YOUR INSTRUCTIONS:
Return verbatim the inclusive range of lines running from the line that contains "at one side" to the line that contains "a pale studio.". Omit every other line.

PROVIDED MATERIAL:
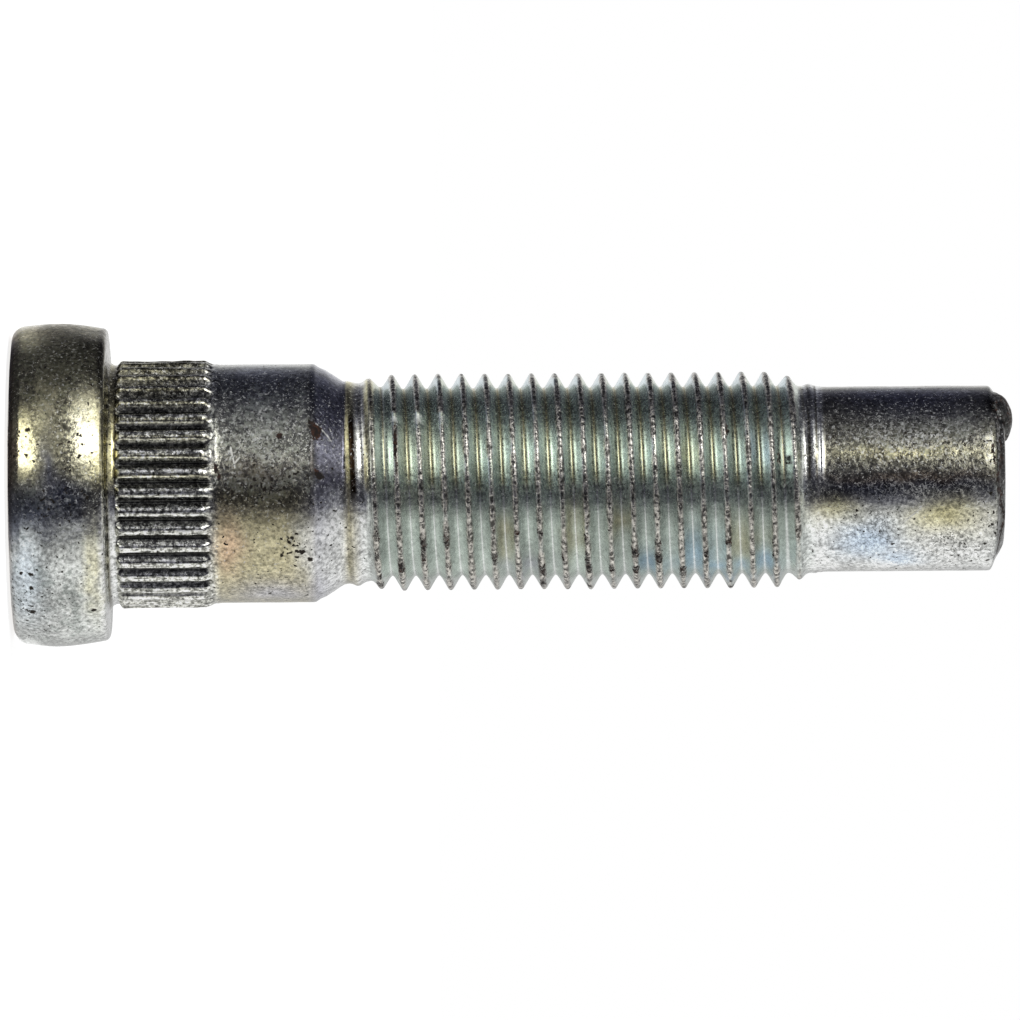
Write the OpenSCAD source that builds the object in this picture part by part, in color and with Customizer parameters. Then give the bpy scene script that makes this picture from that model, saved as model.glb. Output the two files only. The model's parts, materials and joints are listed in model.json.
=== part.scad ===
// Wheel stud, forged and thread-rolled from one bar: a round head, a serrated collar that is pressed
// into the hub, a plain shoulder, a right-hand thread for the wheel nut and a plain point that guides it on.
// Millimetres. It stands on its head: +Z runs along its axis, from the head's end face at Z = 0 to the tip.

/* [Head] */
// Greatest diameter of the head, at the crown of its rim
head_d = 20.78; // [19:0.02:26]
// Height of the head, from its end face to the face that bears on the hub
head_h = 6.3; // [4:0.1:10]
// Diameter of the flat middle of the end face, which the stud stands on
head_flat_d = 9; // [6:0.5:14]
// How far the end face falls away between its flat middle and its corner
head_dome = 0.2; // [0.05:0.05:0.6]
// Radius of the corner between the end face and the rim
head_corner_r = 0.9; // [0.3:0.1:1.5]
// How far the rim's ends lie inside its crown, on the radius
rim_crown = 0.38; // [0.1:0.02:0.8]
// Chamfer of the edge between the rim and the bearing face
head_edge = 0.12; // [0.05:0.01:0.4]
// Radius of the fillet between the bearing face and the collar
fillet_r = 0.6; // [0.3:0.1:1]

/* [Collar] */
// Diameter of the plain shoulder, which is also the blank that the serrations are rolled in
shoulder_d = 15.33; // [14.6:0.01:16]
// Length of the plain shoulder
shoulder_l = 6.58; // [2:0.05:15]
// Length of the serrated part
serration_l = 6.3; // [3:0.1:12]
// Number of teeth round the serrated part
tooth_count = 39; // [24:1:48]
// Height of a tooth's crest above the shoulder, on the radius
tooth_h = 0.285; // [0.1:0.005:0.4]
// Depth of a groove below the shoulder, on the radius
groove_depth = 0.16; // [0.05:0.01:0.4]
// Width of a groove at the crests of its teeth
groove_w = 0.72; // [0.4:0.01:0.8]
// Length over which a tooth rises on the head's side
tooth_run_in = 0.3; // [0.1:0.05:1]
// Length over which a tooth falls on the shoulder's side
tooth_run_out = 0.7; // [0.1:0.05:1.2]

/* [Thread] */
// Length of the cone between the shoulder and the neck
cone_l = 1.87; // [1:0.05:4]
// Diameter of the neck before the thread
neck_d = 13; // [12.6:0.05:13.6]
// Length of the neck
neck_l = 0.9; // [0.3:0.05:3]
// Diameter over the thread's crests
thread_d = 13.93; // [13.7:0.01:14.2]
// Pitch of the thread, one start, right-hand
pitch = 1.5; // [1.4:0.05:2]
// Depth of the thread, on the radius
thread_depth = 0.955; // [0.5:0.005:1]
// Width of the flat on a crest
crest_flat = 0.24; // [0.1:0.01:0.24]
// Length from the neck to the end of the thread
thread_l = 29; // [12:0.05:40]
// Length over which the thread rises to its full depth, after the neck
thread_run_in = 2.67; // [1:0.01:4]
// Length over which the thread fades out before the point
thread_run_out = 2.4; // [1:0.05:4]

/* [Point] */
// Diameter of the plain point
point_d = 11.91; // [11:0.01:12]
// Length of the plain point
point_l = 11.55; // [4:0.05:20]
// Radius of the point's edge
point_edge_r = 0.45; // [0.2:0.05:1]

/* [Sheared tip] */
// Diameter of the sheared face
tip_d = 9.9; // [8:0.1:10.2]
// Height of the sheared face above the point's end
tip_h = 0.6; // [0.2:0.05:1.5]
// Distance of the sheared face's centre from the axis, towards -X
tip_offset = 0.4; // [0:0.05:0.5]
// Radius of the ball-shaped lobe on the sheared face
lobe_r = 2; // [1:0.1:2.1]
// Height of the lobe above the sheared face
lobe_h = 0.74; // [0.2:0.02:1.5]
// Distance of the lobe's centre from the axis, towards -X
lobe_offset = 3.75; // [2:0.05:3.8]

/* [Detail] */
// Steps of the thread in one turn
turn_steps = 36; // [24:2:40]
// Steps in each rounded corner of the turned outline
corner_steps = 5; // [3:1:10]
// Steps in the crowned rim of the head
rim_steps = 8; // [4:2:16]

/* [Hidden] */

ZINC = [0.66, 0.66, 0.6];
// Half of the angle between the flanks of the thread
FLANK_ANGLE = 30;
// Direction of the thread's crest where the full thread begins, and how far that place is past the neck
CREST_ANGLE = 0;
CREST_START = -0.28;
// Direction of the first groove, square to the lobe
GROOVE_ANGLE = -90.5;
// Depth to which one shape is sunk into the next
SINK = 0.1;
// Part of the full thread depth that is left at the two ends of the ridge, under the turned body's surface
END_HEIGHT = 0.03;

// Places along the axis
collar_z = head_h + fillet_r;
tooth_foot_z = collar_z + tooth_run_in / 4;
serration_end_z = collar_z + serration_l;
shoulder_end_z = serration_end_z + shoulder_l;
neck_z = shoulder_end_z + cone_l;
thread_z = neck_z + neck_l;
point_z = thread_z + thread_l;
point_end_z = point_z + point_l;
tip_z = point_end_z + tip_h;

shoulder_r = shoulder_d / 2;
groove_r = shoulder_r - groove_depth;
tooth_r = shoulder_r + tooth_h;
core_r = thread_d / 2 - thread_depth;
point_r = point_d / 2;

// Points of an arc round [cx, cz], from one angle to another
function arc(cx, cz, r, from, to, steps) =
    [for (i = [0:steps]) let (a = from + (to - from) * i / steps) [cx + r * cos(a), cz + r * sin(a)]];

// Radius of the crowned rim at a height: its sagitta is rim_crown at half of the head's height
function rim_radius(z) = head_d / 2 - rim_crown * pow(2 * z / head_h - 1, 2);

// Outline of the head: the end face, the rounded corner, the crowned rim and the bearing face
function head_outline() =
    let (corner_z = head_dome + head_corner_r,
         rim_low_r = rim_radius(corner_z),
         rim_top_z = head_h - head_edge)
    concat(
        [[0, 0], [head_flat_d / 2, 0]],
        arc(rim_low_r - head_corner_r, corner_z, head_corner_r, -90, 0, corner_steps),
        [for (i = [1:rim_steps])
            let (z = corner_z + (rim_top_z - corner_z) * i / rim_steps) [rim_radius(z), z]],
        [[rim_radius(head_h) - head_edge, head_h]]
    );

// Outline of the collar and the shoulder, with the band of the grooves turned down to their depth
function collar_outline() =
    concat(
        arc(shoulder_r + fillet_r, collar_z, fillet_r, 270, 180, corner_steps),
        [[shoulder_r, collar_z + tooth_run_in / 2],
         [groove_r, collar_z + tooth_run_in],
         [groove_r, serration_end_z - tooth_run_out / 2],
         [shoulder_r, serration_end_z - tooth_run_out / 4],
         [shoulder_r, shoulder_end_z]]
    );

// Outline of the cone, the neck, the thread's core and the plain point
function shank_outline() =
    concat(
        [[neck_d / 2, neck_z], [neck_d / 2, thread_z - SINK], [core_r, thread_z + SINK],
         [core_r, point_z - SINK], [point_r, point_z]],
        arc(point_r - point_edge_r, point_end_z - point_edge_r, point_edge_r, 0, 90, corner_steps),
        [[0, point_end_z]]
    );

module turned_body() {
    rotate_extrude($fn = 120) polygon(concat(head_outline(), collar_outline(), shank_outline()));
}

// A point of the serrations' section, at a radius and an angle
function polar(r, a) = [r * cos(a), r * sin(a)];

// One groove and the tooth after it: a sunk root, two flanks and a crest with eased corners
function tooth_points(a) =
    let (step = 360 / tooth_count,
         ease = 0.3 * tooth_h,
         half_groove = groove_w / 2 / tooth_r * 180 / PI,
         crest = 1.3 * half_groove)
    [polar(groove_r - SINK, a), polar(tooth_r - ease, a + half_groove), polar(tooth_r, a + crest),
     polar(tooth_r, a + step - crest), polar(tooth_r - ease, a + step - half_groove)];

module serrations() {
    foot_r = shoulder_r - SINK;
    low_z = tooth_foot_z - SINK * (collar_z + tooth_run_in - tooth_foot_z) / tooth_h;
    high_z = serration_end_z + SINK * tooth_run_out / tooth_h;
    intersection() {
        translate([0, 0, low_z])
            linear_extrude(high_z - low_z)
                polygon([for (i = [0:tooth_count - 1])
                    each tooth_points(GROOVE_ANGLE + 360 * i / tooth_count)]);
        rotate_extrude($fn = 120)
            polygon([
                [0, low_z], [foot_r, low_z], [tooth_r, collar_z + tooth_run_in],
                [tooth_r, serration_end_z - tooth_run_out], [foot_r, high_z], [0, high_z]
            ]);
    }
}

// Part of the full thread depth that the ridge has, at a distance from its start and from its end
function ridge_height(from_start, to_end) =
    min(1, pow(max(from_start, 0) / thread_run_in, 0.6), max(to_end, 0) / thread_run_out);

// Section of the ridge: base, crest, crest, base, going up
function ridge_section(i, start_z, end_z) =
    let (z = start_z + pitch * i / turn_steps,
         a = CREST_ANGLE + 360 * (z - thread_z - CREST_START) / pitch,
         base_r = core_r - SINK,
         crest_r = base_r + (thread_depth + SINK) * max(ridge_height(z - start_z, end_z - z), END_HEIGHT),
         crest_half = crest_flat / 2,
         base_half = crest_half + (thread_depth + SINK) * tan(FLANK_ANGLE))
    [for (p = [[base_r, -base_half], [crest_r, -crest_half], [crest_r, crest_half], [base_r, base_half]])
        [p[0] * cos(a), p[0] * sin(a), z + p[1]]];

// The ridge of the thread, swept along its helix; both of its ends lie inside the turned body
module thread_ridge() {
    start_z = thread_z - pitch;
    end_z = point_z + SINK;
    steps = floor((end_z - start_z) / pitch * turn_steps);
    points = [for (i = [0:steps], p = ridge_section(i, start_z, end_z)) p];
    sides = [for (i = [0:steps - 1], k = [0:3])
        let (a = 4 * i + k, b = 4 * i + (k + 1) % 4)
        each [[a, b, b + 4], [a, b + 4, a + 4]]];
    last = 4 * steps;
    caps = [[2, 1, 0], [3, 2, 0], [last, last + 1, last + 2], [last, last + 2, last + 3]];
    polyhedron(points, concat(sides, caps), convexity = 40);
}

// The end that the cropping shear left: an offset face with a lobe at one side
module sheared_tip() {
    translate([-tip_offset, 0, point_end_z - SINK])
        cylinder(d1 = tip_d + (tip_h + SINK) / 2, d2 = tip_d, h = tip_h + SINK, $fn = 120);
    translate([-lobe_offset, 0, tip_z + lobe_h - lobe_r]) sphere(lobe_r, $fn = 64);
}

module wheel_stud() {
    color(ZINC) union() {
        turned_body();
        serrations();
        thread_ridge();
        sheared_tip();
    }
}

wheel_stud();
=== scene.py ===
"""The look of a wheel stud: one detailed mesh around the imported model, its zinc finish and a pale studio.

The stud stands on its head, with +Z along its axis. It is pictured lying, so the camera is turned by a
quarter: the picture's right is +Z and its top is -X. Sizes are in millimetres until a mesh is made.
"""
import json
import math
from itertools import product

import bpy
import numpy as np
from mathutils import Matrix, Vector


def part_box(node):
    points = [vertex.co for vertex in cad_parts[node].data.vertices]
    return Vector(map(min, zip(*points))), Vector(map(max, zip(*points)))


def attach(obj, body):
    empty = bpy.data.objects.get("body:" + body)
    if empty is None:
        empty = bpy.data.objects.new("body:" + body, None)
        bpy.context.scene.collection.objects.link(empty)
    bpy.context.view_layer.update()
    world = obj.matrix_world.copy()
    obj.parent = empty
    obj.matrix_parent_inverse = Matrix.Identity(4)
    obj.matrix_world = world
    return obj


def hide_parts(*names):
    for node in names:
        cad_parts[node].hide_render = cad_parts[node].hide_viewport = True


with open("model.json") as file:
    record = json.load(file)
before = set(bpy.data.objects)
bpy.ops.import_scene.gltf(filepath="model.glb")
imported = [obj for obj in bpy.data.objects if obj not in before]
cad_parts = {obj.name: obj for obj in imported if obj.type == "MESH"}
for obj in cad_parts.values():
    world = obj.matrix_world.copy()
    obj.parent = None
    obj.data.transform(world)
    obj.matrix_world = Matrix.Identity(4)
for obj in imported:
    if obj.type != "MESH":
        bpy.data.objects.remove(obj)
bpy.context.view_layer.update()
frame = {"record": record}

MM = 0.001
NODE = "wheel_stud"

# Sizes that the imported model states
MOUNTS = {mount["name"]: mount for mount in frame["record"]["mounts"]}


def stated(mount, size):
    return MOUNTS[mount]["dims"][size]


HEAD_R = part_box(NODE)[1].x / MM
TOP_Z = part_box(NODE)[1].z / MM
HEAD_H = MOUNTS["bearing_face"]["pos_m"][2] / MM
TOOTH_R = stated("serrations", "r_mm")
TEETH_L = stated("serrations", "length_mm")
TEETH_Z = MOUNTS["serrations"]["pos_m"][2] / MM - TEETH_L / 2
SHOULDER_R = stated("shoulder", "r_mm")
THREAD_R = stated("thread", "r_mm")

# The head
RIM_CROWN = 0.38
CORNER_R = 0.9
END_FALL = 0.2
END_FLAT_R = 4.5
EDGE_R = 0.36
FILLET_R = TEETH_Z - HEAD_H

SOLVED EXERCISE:
// The end that the cropping shear left: an offset face with a lobe at one side
module sheared_tip() {
    translate([-tip_offset, 0, point_end_z - SINK])
        cylinder(d1 = tip_d + (tip_h + SINK) / 2, d2 = tip_d, h = tip_h + SINK, $fn = 120);
    translate([-lobe_offset, 0, tip_z + lobe_h - lobe_r]) sphere(lobe_r, $fn = 64);
}

module wheel_stud() {
    color(ZINC) union() {
        turned_body();
        serrations();
        thread_ridge();
        sheared_tip();
    }
}

wheel_stud();
=== scene.py ===
"""The look of a wheel stud: one detailed mesh around the imported model, its zinc finish and a pale studio.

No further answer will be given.